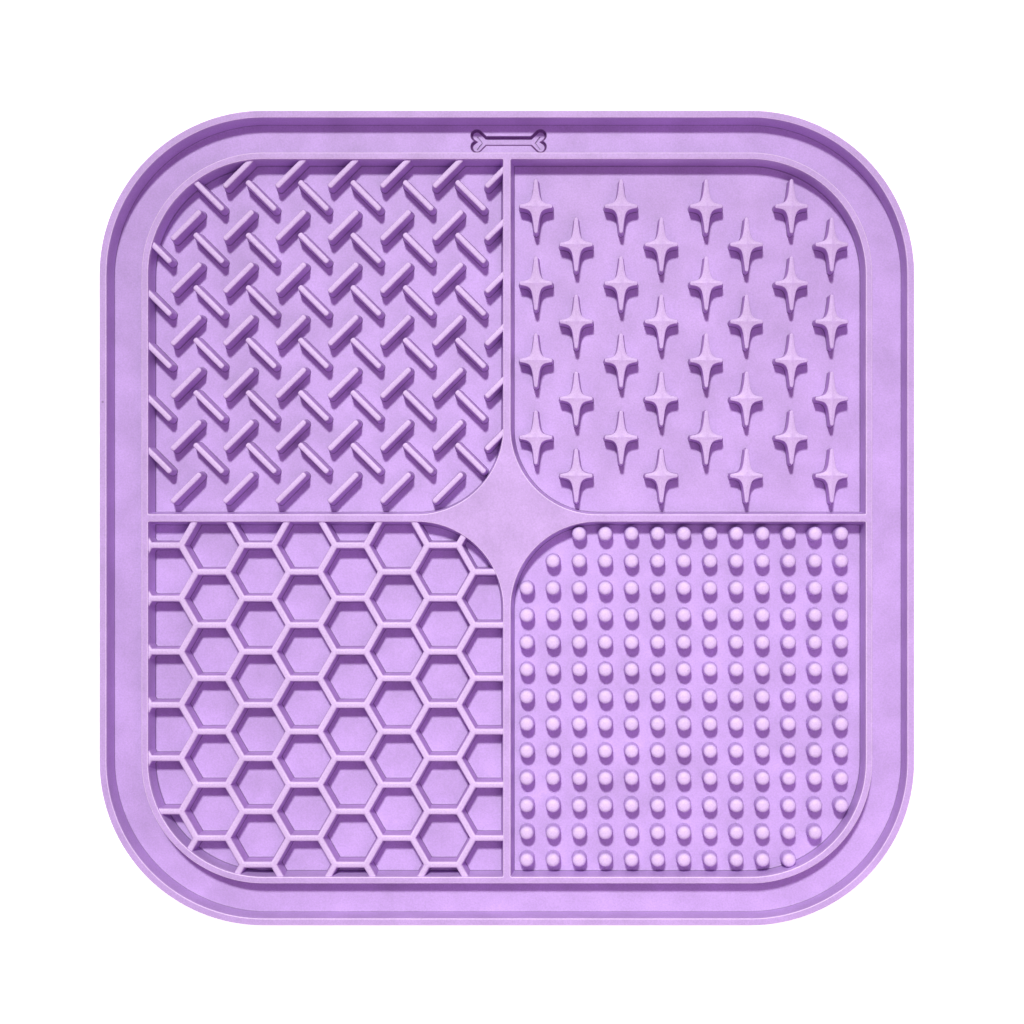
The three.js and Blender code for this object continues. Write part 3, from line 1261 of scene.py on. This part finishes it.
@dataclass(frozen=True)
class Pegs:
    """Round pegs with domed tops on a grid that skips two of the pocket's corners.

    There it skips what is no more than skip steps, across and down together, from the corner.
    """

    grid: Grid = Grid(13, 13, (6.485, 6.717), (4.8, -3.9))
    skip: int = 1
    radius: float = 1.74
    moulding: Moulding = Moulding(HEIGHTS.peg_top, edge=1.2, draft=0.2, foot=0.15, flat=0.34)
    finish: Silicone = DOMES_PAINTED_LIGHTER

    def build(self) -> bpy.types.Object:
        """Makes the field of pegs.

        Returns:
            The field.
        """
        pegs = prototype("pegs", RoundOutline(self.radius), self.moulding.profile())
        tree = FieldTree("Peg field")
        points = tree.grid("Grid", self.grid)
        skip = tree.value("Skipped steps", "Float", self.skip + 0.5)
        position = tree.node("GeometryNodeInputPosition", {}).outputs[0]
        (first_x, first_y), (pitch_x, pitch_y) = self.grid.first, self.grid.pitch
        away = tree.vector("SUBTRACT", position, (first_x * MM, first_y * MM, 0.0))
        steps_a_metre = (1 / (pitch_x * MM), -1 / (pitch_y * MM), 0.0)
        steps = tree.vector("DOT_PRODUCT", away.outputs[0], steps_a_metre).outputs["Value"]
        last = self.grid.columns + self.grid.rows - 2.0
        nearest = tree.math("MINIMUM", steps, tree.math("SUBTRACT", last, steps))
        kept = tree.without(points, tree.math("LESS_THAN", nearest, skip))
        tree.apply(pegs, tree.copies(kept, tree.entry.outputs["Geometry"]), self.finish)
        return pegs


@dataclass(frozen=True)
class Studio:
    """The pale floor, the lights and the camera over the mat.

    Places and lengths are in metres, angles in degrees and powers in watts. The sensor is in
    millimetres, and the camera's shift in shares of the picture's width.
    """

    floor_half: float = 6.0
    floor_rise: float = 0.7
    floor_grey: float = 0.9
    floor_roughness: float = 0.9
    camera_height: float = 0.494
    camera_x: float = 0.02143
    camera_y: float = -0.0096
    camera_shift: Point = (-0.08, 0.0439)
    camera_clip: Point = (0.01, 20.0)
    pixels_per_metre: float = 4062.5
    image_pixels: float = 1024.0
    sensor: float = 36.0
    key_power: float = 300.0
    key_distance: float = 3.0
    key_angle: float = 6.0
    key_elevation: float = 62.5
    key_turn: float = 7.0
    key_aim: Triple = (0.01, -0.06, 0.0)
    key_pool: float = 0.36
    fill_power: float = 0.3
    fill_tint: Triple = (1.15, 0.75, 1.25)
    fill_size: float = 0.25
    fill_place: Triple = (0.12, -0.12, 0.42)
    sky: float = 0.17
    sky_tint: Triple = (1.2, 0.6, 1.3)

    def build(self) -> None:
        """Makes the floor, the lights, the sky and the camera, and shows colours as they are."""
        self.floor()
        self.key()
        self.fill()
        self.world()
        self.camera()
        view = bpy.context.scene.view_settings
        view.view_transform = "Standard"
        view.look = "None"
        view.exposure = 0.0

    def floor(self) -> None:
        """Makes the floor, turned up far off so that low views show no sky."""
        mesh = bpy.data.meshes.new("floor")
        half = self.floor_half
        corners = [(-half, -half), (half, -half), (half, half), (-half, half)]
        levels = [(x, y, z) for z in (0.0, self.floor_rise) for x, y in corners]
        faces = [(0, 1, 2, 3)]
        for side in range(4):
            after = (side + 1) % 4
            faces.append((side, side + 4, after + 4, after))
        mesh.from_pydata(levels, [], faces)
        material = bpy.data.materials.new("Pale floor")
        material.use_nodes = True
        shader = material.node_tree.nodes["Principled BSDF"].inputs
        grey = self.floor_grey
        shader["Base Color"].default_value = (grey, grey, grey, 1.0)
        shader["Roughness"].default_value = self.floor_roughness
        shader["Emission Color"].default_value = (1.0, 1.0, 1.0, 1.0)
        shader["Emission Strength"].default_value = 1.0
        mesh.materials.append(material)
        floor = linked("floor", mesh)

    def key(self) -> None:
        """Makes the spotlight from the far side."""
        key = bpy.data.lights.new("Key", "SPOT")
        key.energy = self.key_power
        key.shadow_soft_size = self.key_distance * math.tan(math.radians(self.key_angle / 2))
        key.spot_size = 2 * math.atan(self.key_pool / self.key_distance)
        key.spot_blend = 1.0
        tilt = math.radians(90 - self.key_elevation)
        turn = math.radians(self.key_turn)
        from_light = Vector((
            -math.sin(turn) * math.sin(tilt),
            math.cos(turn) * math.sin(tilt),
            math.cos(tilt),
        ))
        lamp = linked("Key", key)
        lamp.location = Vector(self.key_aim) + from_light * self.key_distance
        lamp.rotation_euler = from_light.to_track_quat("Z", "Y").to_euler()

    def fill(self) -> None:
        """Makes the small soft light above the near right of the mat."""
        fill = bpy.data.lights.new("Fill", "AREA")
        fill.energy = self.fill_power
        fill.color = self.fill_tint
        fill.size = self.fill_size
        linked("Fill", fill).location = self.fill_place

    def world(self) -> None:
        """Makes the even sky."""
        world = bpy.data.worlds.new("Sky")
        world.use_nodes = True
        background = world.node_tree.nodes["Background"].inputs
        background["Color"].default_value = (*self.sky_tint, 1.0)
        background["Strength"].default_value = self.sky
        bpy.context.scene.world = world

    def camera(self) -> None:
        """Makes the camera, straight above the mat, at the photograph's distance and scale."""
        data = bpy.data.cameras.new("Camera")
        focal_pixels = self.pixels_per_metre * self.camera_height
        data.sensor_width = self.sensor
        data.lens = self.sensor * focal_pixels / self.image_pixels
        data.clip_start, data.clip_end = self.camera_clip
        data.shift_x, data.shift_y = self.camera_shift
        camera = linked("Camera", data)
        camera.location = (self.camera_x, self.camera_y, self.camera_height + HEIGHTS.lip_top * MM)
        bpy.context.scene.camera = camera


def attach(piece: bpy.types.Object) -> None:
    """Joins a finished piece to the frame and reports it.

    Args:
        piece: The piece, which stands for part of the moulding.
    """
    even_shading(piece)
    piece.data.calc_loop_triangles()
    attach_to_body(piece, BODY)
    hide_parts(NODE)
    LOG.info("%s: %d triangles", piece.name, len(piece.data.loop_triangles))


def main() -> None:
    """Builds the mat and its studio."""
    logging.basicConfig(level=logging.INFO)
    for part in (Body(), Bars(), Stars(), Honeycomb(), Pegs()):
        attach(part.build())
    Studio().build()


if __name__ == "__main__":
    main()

○ ○ ○ ○

EXERCISE PROMPT
Quote the whole listing above, leaving nothing out.

TASK ANSWER
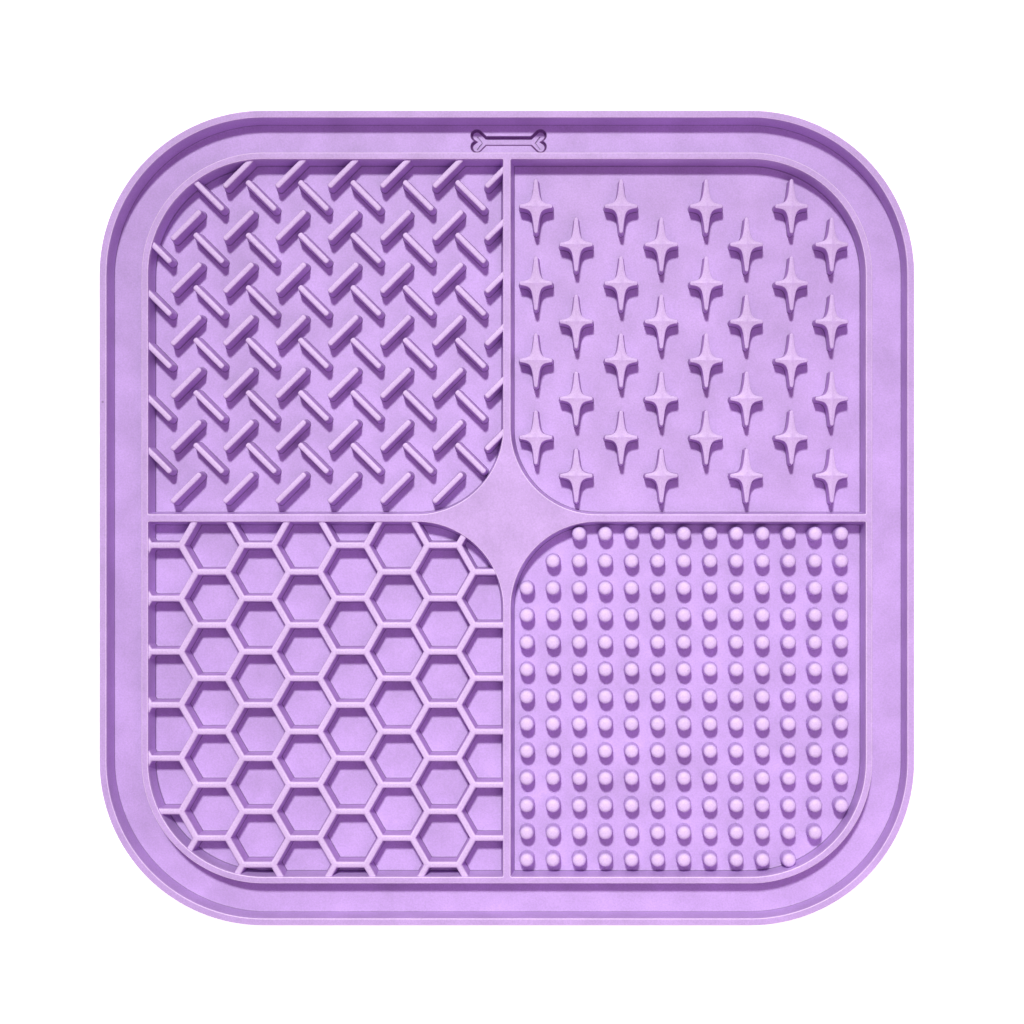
The three.js and Blender code for this object continues. Write part 3, from line 1261 of scene.py on. This part finishes it.
@dataclass(frozen=True)
class Pegs:
    """Round pegs with domed tops on a grid that skips two of the pocket's corners.

    There it skips what is no more than skip steps, across and down together, from the corner.
    """

    grid: Grid = Grid(13, 13, (6.485, 6.717), (4.8, -3.9))
    skip: int = 1
    radius: float = 1.74
    moulding: Moulding = Moulding(HEIGHTS.peg_top, edge=1.2, draft=0.2, foot=0.15, flat=0.34)
    finish: Silicone = DOMES_PAINTED_LIGHTER

    def build(self) -> bpy.types.Object:
        """Makes the field of pegs.

        Returns:
            The field.
        """
        pegs = prototype("pegs", RoundOutline(self.radius), self.moulding.profile())
        tree = FieldTree("Peg field")
        points = tree.grid("Grid", self.grid)
        skip = tree.value("Skipped steps", "Float", self.skip + 0.5)
        position = tree.node("GeometryNodeInputPosition", {}).outputs[0]
        (first_x, first_y), (pitch_x, pitch_y) = self.grid.first, self.grid.pitch
        away = tree.vector("SUBTRACT", position, (first_x * MM, first_y * MM, 0.0))
        steps_a_metre = (1 / (pitch_x * MM), -1 / (pitch_y * MM), 0.0)
        steps = tree.vector("DOT_PRODUCT", away.outputs[0], steps_a_metre).outputs["Value"]
        last = self.grid.columns + self.grid.rows - 2.0
        nearest = tree.math("MINIMUM", steps, tree.math("SUBTRACT", last, steps))
        kept = tree.without(points, tree.math("LESS_THAN", nearest, skip))
        tree.apply(pegs, tree.copies(kept, tree.entry.outputs["Geometry"]), self.finish)
        return pegs


@dataclass(frozen=True)
class Studio:
    """The pale floor, the lights and the camera over the mat.

    Places and lengths are in metres, angles in degrees and powers in watts. The sensor is in
    millimetres, and the camera's shift in shares of the picture's width.
    """

    floor_half: float = 6.0
    floor_rise: float = 0.7
    floor_grey: float = 0.9
    floor_roughness: float = 0.9
    camera_height: float = 0.494
    camera_x: float = 0.02143
    camera_y: float = -0.0096
    camera_shift: Point = (-0.08, 0.0439)
    camera_clip: Point = (0.01, 20.0)
    pixels_per_metre: float = 4062.5
    image_pixels: float = 1024.0
    sensor: float = 36.0
    key_power: float = 300.0
    key_distance: float = 3.0
    key_angle: float = 6.0
    key_elevation: float = 62.5
    key_turn: float = 7.0
    key_aim: Triple = (0.01, -0.06, 0.0)
    key_pool: float = 0.36
    fill_power: float = 0.3
    fill_tint: Triple = (1.15, 0.75, 1.25)
    fill_size: float = 0.25
    fill_place: Triple = (0.12, -0.12, 0.42)
    sky: float = 0.17
    sky_tint: Triple = (1.2, 0.6, 1.3)

    def build(self) -> None:
        """Makes the floor, the lights, the sky and the camera, and shows colours as they are."""
        self.floor()
        self.key()
        self.fill()
        self.world()
        self.camera()
        view = bpy.context.scene.view_settings
        view.view_transform = "Standard"
        view.look = "None"
        view.exposure = 0.0

    def floor(self) -> None:
        """Makes the floor, turned up far off so that low views show no sky."""
        mesh = bpy.data.meshes.new("floor")
        half = self.floor_half
        corners = [(-half, -half), (half, -half), (half, half), (-half, half)]
        levels = [(x, y, z) for z in (0.0, self.floor_rise) for x, y in corners]
        faces = [(0, 1, 2, 3)]
        for side in range(4):
            after = (side + 1) % 4
            faces.append((side, side + 4, after + 4, after))
        mesh.from_pydata(levels, [], faces)
        material = bpy.data.materials.new("Pale floor")
        material.use_nodes = True
        shader = material.node_tree.nodes["Principled BSDF"].inputs
        grey = self.floor_grey
        shader["Base Color"].default_value = (grey, grey, grey, 1.0)
        shader["Roughness"].default_value = self.floor_roughness
        shader["Emission Color"].default_value = (1.0, 1.0, 1.0, 1.0)
        shader["Emission Strength"].default_value = 1.0
        mesh.materials.append(material)
        floor = linked("floor", mesh)

    def key(self) -> None:
        """Makes the spotlight from the far side."""
        key = bpy.data.lights.new("Key", "SPOT")
        key.energy = self.key_power
        key.shadow_soft_size = self.key_distance * math.tan(math.radians(self.key_angle / 2))
        key.spot_size = 2 * math.atan(self.key_pool / self.key_distance)
        key.spot_blend = 1.0
        tilt = math.radians(90 - self.key_elevation)
        turn = math.radians(self.key_turn)
        from_light = Vector((
            -math.sin(turn) * math.sin(tilt),
            math.cos(turn) * math.sin(tilt),
            math.cos(tilt),
        ))
        lamp = linked("Key", key)
        lamp.location = Vector(self.key_aim) + from_light * self.key_distance
        lamp.rotation_euler = from_light.to_track_quat("Z", "Y").to_euler()

    def fill(self) -> None:
        """Makes the small soft light above the near right of the mat."""
        fill = bpy.data.lights.new("Fill", "AREA")
        fill.energy = self.fill_power
        fill.color = self.fill_tint
        fill.size = self.fill_size
        linked("Fill", fill).location = self.fill_place

    def world(self) -> None:
        """Makes the even sky."""
        world = bpy.data.worlds.new("Sky")
        world.use_nodes = True
        background = world.node_tree.nodes["Background"].inputs
        background["Color"].default_value = (*self.sky_tint, 1.0)
        background["Strength"].default_value = self.sky
        bpy.context.scene.world = world

    def camera(self) -> None:
        """Makes the camera, straight above the mat, at the photograph's distance and scale."""
        data = bpy.data.cameras.new("Camera")
        focal_pixels = self.pixels_per_metre * self.camera_height
        data.sensor_width = self.sensor
        data.lens = self.sensor * focal_pixels / self.image_pixels
        data.clip_start, data.clip_end = self.camera_clip
        data.shift_x, data.shift_y = self.camera_shift
        camera = linked("Camera", data)
        camera.location = (self.camera_x, self.camera_y, self.camera_height + HEIGHTS.lip_top * MM)
        bpy.context.scene.camera = camera


def attach(piece: bpy.types.Object) -> None:
    """Joins a finished piece to the frame and reports it.

    Args:
        piece: The piece, which stands for part of the moulding.
    """
    even_shading(piece)
    piece.data.calc_loop_triangles()
    attach_to_body(piece, BODY)
    hide_parts(NODE)
    LOG.info("%s: %d triangles", piece.name, len(piece.data.loop_triangles))


def main() -> None:
    """Builds the mat and its studio."""
    logging.basicConfig(level=logging.INFO)
    for part in (Body(), Bars(), Stars(), Honeycomb(), Pegs()):
        attach(part.build())
    Studio().build()


if __name__ == "__main__":
    main()